The most vivid chapter follows, focusing exclusively on imagery. Nicolotti's visual history begins with a sixth century mosaic, and continues with images from the Monastery of Saint Catherine in Sinai. Both the Mandylion and the Keramion are depicted in the Codex of John Climacus' Scala Paradisi, now in the Vatican Library, dating from the eleventh to the early twelfth century. Probably Nicolotti's most convincing refutation of the sindonologists is in the manuscript called the Madrid Skylitzes, from the late eleventh century. On folio 131r, the miniature bears the inscription "The Holy Mandylion," and depicts the reception of the Mandylion in Constantinople on August 15, 944. Here the towel with the image of Christ's face could seem at first glance to form part of a larger cloth. Correctly reading the adjacent Greek text, however, Nicolotti disproves this assertion, and by examining other miniatures in the series, we see that the long purple cloth was simply used to "prevent unclean hands from direct contact with the sacred object" (164). On folio 207v, for example, this substantial purple textile is also used to deliver reliquaries to Constantine Phagitzes. Finally, Nicolotti examines the two copies of the Mandylion of Edessa that are considered to be the most faithful: the Mandylion of Genoa and the Mandylion of Rome.

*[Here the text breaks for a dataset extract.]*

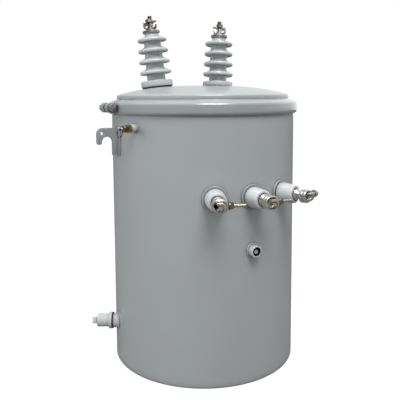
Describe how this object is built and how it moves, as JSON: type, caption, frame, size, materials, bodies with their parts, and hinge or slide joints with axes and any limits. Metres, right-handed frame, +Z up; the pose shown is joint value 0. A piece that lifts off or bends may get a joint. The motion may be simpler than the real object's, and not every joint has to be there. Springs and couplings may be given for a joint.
{
  "type": "pole mounted distribution transformer",
  "caption": "Cylindrical oil-filled distribution transformer with a domed clamped cover, shed porcelain bushings on top, low voltage bushings on the wall and pole support lugs.",
  "frame": {"origin": "centre of the tank's bottom edge, on the floor it stands on", "axes": "+Z up along the tank's axis, -Y out through the middle low voltage bushing, +Y towards the pole"},
  "size_m": [0.6298, 0.6575, 0.9572],
  "materials": {
    "tank_paint": "glossy light grey enamel",
    "grey_porcelain": "glossy grey glaze",
    "white_porcelain": "glossy white glaze",
    "gasket_rubber": "matt black nitrile",
    "tinned_bronze": "bright tin plate",
    "zinc_steel": "zinc plated",
    "brass": "turned brass",
    "ring_steel": "bright wire"
  },
  "bodies": {
    "root": {"clamp_band": "tank_paint", "clamp_bolt": "zinc_steel", "clamp_nut": "zinc_steel", "cover": "tank_paint", "cover_gasket": "gasket_rubber", "drain_boss": "tank_paint", "drain_gasket": "gasket_rubber", "drain_valve": "tank_paint", "ground_boss": "tank_paint", "hv_cap_left": "tinned_bronze", "hv_cap_right": "tinned_bronze", "hv_flange_left": "tank_paint", "hv_flange_right": "tank_paint", "hv_gasket_left": "gasket_rubber", "hv_gasket_right": "gasket_rubber", "hv_keeper_left": "tinned_bronze", "hv_keeper_right": "tinned_bronze", "hv_porcelain_left": "grey_porcelain", "hv_porcelain_right": "grey_porcelain", "hv_terminal_left": "tinned_bronze", "hv_terminal_right": "tinned_bronze", "lifting_hook_left": "tank_paint", "lifting_hook_right": "tank_paint", "lower_support_lug": "tank_paint", "lv_eyebolt_centre": "tinned_bronze", "lv_eyebolt_left": "tinned_bronze", "lv_eyebolt_nut_centre": "tinned_bronze", "lv_eyebolt_nut_left": "tinned_bronze", "lv_eyebolt_nut_right": "tinned_bronze", "lv_eyebolt_right": "tinned_bronze", "lv_gasket_centre": "gasket_rubber", "lv_gasket_left": "gasket_rubber", "lv_gasket_right": "gasket_rubber", "lv_porcelain_centre": "white_porcelain", "lv_porcelain_left": "white_porcelain", "lv_porcelain_right": "white_porcelain", "lv_terminal_centre": "tinned_bronze", "lv_terminal_left": "tinned_bronze", "lv_terminal_right": "tinned_bronze", "relief_boss": "tank_paint", "relief_pull_ring": "ring_steel", "relief_valve": "brass", "tank_bottom": "tank_paint", "tank_wall": "tank_paint", "upper_support_lug": "tank_paint"}
  },
  "joints": []
}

The final chapter focuses on the arrival of the Mandylion to Western Europe, in the aftermath of the looting of Constantinople during the Fourth Crusade in 1204. Although the Palaces of Blachernae and Bucoleon were initially spared, within a few years, the Latin Emperor Baldwin II agreed to negotiate a sale of relics of King Louis IX of France, who subsequently sponsored the construction of the Sainte-Chapelle, long considered to be a large-scale reliquary built to house these precious relics from Byzantium. A document from June 1247 provides specific details about the relics. In addition to the most famous Crown of Thorns, three different textiles are mentioned: "the holy cloth inserted into a board," "part of the shroud with which he body was wrapped in the tomb," and "the linen which he put on when he washed the disciples' feet, and with which he wiped their feet." (190) These three cloths are also mentioned in Gérard de Saint-Quentin-en-l'Isle's Translatio sancta corone after 1241, and again in March 1534, in a detailed inventory completed by François de Montmorency, which is essentially a French translation of the 1247 document. In Paris, the Mandylion was mistaken for Veronica's veil: according to this legend, Veronica saw Jesus carrying his cross to Calvary, and gave him a cloth to wipe his forehead; after using it, Jesus handed it back to her with an image of his face miraculously imprinted on it (the original miraculous Veronica was said to be kept in Rome, in St. Peter's basilica). Nicolotti leads us right up to the French Revolution, and the last recorded documentation of the Mandylion from 1793: an inventory taken after King Louis XVI's execution. Afterwards, the relics were "dismantled, dispersed or sold" (201).
As Nicolotti concludes, "it is clear that the ultimate aim of the theory that identifies the Shroud with the Mandylion is to demonstrate that the Shroud of Turin has existed and can be documented since Antiquity" (202). Yet there are no documents that refer explicitly to the Shroud that date prior to the fourteenth century, and radiocarbon dating places it between 1260 and 1390. In any case, Nicolotti has convincingly and methodically shown that throughout the textual and visual accounts, the Shroud and the Mandylion are two distinct objects.
For such a thorough historical study, it is disappointing that neither the Italian original nor the English translation contains a full bibliography. It would have been particularly helpful to have a list of all of the original primary sources that Nicolotti used, perhaps even in chronological order. Nevertheless, this book will be useful for anyone interested in miraculous images, the evolution of the image of Christ, and how legends transform over time.